There was no water or electricity laid on, and it would usually be quite dark and cold by then, so the crowd dispersed fairly quickly after the game to shower, then eat and review the highlights, at home.
After a couple of years of social games, Mount was ready to join a league. Having had their fill of the tough city teams, they decided to stick with country ones like themselves, and joined Mountain District Association. Games could be in Mt Evelyn, Monbulk, or Silvan, as well as closer ones - Burwood, Ferntree Gully, Belgrave. In those days everyone was at work until noon on a Saturday, and then after a quick dash home to pick up lunch and gear, would gather by about 1.30, pile into the motor truck, and be off. The game started when the away team arrived. Many miles of twisty rutted roads might separate them from their objective, and going up into the Dandenongs could be very chilly. One day it started to snow in Belgrave just as they were arriving!
The following year the MMBW started work on the new reservoir, and Mount had high hopes of winning some extra players from among the workers. They didn't get many as most went home for weekends. When the Great Depression hit the next year, the team was not able to get enough players, and had to close down. However they re-formed within five years, this time with the Federal league. Another team had red and white uniforms, so Mount chose royal blue with a white V in front. By then there were several motor trucks to help with transport, and lots of supporters would catch the open-air "buses" to the game. In their second season with the Feds, Mount won Best Conducted Club!
However travelling was still deemed excessive, and in 1937, after only three years with Federal, Mount Waverley decided to join Oakleigh-Caulfield District league, and again their colours changed, this time to the familiar navy blue with white monogram. Remember Ray Cornell?
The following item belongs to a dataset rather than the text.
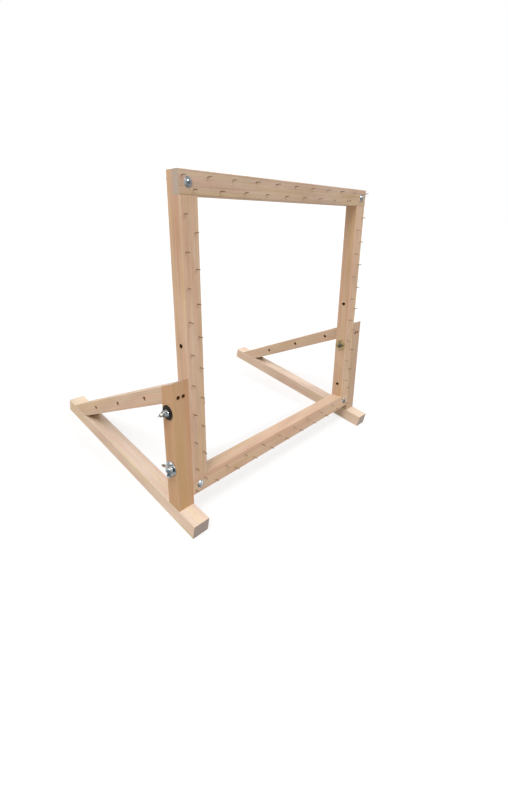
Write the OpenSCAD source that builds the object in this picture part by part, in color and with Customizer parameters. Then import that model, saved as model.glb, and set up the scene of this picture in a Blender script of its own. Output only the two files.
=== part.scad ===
// Cloth-stretching frame with rows of gripping nails, bolted between two side stands.
// X runs to the right, Y to the back, Z up. The origin is the centre of the footprint on the ground.

/* [Bars] */
// Width of every bar: the frame's faces and the stands' thickness across X
bar_w = 38; // [30:1:50]
// Thickness of every bar, front to back on the frame
bar_t = 32; // [24:1:42]
// Rounding of the bars' long edges
edge_r = 1.5; // [0.5:0.5:3]

/* [Frame] */
// Outer width of the frame
frame_w = 600; // [450:10:800]
// Outer height of the frame
frame_h = 600; // [500:10:800]
// Gap between the feet and the frame's lower edge, along the posts
frame_gap = 18; // [5:1:40]

/* [Stands] */
// Lean of the frame and the uprights to the back, in degrees
lean = 12; // [5:1:16]
// Length of a foot
foot_len = 520; // [480:10:640]
// Length of the foot in front of the upright
foot_front = 47; // [30:1:80]
// Front height of an upright above its foot, along the upright
upright_h = 271; // [255:1:300]
// Slope of the braces below the horizontal, in degrees
brace_slope = 34.5; // [33:0.5:38]

/* [Bolt holes] */
// Diameter of the holes for the stand bolts
hole_d = 8.5; // [8.4:0.1:10]
// Height of the lowest stand hole above the foot, along the upright
hole_low = 93; // [75:1:110]
// Distance between neighbouring holes in the posts and the braces
hole_pitch = 118; // [100:1:125]
// Distance of a brace's first hole from the upright, along the brace
brace_hole_start = 65; // [40:1:80]
// Number of holes in a brace
brace_holes = 3; // [2:1:3]

/* [Nails] */
// Diameter of a nail
nail_d = 2; // [1.4:0.2:3]
// Length of a nail
nail_len = 30; // [22:1:36]
// Length of a nail that stands out of the wood
nail_out = 12; // [8:1:16]
// Wished distance between the nails of one row
nail_pitch = 60; // [45:5:80]
// Distance of each row from the nearer edge of the bar
nail_edge = 9; // [7:0.5:10]
// Distance of the end nails from the rail's ends
nail_end = 7; // [5:0.5:8]

/* [Corner bolts] */
// Diameter of the corner bolts
corner_d = 6; // [5:0.5:7]
// Play between a corner bolt and the wood, on the radius
corner_play = 0.25; // [0.1:0.05:0.5]
// Length of the corner bolts under the head
corner_len = 45; // [43:1:55]
// Diameter of the corner bolts' domed heads
corner_head_d = 16.5; // [13:0.5:20]
// Height of the corner bolts' domed heads
corner_head_h = 3.9; // [2.5:0.1:5]
// Outer diameter of the corner washers
corner_washer_d = 14; // [12:0.5:20]
// Thickness of the corner washers
corner_washer_t = 1.6; // [0.8:0.2:2]
// Span of the corner wing nuts from wing tip to wing tip
corner_span = 26; // [24:1:34]

/* [Stand bolts] */
// Diameter of the stand bolts and the wing screws
stand_d = 8; // [6:0.5:8]
// Length of the upper stand bolts that stands out of the wing nuts
bolt_out = 6.2; // [1:0.2:12]
// Width across the flats of the upper stand bolts' heads
stand_head_w = 13; // [11:0.5:15]
// Height of the upper stand bolts' heads
stand_head_h = 5.3; // [4:0.1:7]
// Outer diameter of the washers on the inner side of the posts
inner_washer_d = 30; // [20:1:30]
// Thickness of the washers on the inner side of the posts
inner_washer_t = 1.6; // [1:0.2:3]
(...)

He played for Mount for 14 seasons, under all three colours and 12 coaches in those early years, and after all his playing and umpiring days were over, still hardly missed watching a game. Allan Pepperell was another who was always busy for the club, organising things and taking on roles and keeping everyone cheerful.
The club was of course much more than the players alone. Many people were involved with fund-raising, for example. There were card nights every second Tuesday, once the pavilion was built, and dances every Saturday night in the old Horty Hall on High St Rd. Mrs Pepperell was always the life behind these - the pianist for all the different dances (without score - she played all the various types and tunes from memory). At the concerts, two or three times a year, she masterminded the show, trained the performers in skits, and choreographed the Footballers' Ballet (always good for a laugh!).
Another family that feature largely on the history of the club was the Tuhans. Jim Tuhan, like young Ken Cornell, started as a youthful boundary umpire, and as soon as he was old enough, started on his marathon effort of 350 games across 19 seasons, all for Mount. He was also club treasurer for 12 years, and continued working behind the scenes for over 50 years. Not only that, but his wife, both parents, uncle and son were all active members and all became life members. No doubt there are other contributors who should be mentioned in a longer piece - many had input into the club. Such was the spirit of giving in those early MWFC families.
The club continued on through the 1950s to now - with changes of name and membership. Refer to the current club for more details of its recent history.